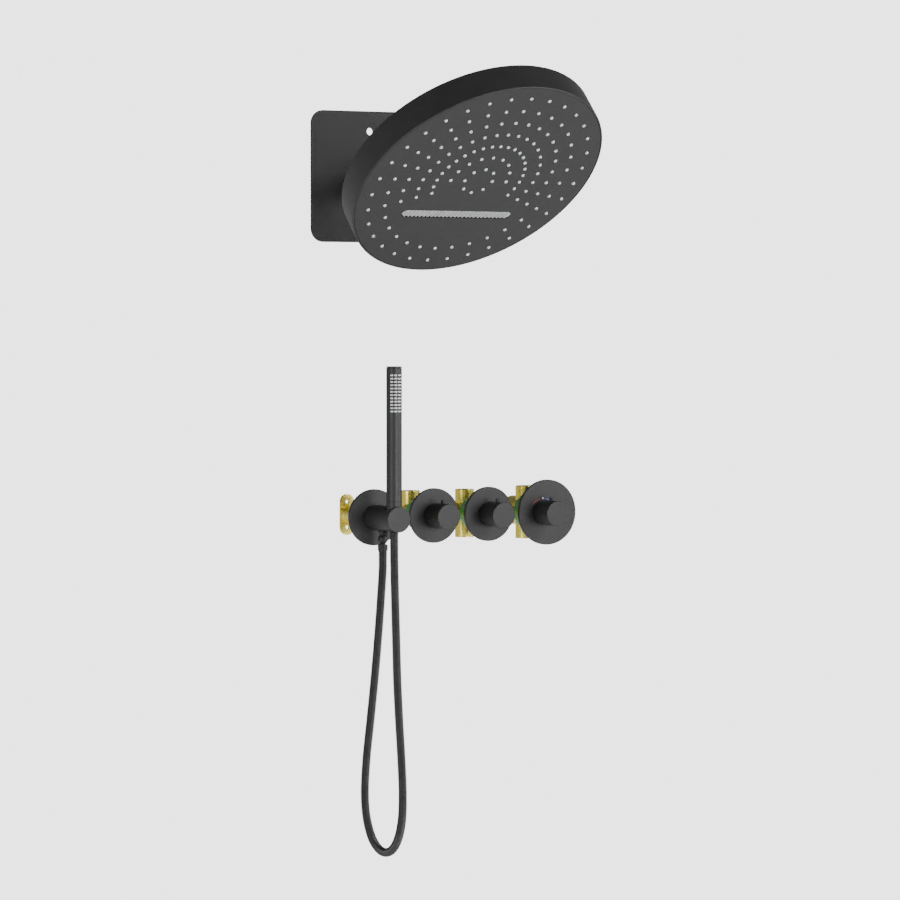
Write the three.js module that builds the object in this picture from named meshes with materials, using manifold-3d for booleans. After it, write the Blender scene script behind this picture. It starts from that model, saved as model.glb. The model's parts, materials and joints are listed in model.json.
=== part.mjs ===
// Wall-mounted rain and waterfall shower set: a swivelling head on a wall arm, two volume valves and a
// thermostat on a concealed brass manifold, and a stick hand shower in its holder with a hose.
// Millimetres. The set is drawn in a wall frame: X to the right, Y up, Z out of the wall into the room,
// with the wall's face at Z = 0. The outer group turns that frame so that +Z is up. The origin is the
// centre of the back face of the head's wall plate.
import * as THREE from 'three';
import { mergeVertices } from 'three/addons/utils/BufferGeometryUtils.js';
import Module from 'manifold-3d';

const wasm = await Module();
wasm.setup();

// ---------------------------------------------------------------- driving dimensions
const gap = 0.3; // clearance left between pieces that touch
const overlap = 1; // how far a cutting or joined solid reaches into its neighbour
const degree = Math.PI / 180;

// Head wall plate
const plateSide = 185;
const plateThickness = 3.5;
const plateCorner = 19;
const plateHoleRadius = 5.2;
const plateHoleHeight = 64;

// Arm and its supply
const inletSpread = 16;
const inletRadius = 8;
const inletBore = 5.5;
const inletReach = 32; // how far an inlet stands behind the wall plate
const inletSeat = 7; // how deep an inlet sits in the arm base
const armBaseRadius = 27;
const armBaseDepth = 20;
const armSocketDepth = 8;
const armRadius = 14;
const armWall = 2;
const armKneeOut = 34; // where the arm starts to rise, measured out from the wall
const armKneeBend = 60;
const armDropBend = 26;
const armDropAngle = 45 * degree;
const armDropStraight = 8; // straight length between the last bend and the arm's end
const supplyRadius = 4.8;
const supplyWall = 1.2;
const supplySpread = 5.6;

// Ball joint, with its centre at the ball
const ballHeight = 26.6;
const ballOut = 275.1;
const ballRadius = 18;
const studRadius = 7;
const studBore = 4.5;
const studCollarStart = 25.6;
const studCollarEnd = 30;
const unionNutRadius = 18;
const unionNutStart = 22;
const unionNutEnd = 38;
const seatClear = 0.7;
const seatWall = 2;
const seatLow = -60; // latitudes of the seat's ends, in degrees
const seatHigh = -6;
const gasketLow = 1;
const socketWall = 4.4;
const socketMouth = 9;
const socketFlangeWidth = 14;
const socketFlangeThickness = 3.4;
const capNutWall = 4.7;
const capNutTop = 11;
const capNutChamfer = 2;
const capLipDepth = 4.6;

// Head, square to its own axis, with y = 0 at the ball's centre
const headYaw = 6.3 * degree;
const headTilt = 40.8 * degree;
const headRadius = 181;
const headDepth = 41.5;
const headBack = -14; // outer back face below the ball's centre
const headWall = 2;
const headEdge = 1.2;
const facePlateThickness = 3;
const faceRimWidth = 2.4;
const faceLedge = 6;
const faceLedgeDepth = 2.7;
const matThickness = 2;
const nozzleRadius = 2.4;
const nozzleProud = 1;
const nozzleSides = 4;
const nozzleStep = 11.25 * degree;
const chamberWall = 2.5;
const chamberHeight = 13;
const chamberInset = 2.7;
const dividerRadius = 25;
const dividerHeight = 4.4;
const feedRadius = 2;
const feedOffset = 12;

// Waterfall slot in the face, measured from the face's centre along the head's own z
const slotCentre = -67.1;
const slotHalfLength = 89;
const slotHalfWidth = 6.6;
const spoutProud = 0.5;
const spoutHeight = 6;
const spoutCells = 27;
const spoutCellWidth = 4.2;
const spoutRim = 1.4;
const boxWall = 2;
const boxHeight = 22;

// The row of controls under the head
const rowHeight = -482;
const trimThickness = 5;
const trimEdge = 0.6;
const trimRecess = 3; // depth of the hollow that takes the guard sleeve's end
const trimRecessClear = 1;

// Valves
const valvePitch = 89.6;
const firstValveX = 102.8;
const valvePlateRadius = 39.25;
const thermostatPlateRadius = 47.5;
const thermostatPlateShift = 7.9; // the large plate sits off the thermostat's axis
const knobRadius = 18.25;
const knobLength = 35.5;
const knobBaseRadius = 17.3;
const knobBaseLength = 8; // the collar on the trim plate that the knob turns against
const pinRadius = 3.2;
const pinStand = 5; // how far the pin stands above the knob
const pinSeat = 4;
const pinSetback = 18.5; // from the knob's front face
const spindleRadius = 4;
const spindleIntoKnob = 22;
const spindleIntoCartridge = 14;
const trimHoleRadius = 9;
const manifoldDepth = 69; // centre of the brass tubes behind the wall's face
const thermostatTubeDepth = 48;
const manifoldTubeRadius = 13.8;
const manifoldLinkRadius = 13;
const manifoldBore = 9.4;
const housingRadius = 17.3;
const thermostatHousingRadius = 21;
const housingFront = -14;
const housingBack = -85;
const cartridgeRadius = 13;
const cartridgeLength = 36;
const cartridgeNutLength = 8.7;
const cartridgeNutHole = 6;
const guardWall = 2;
const guardRadius = 23;
const thermostatGuardRadius = 27;
const guardBack = -43.5;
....
The task: List all lines above in which the string "three" appears.

The response:
Write the three.js module that builds the object in this picture from named meshes with materials, using manifold-3d for booleans. After it, write the Blender scene script behind this picture. It starts from that model, saved as model.glb. The model's parts, materials and joints are listed in model.json.
import * as THREE from 'three';
import { mergeVertices } from 'three/addons/utils/BufferGeometryUtils.js';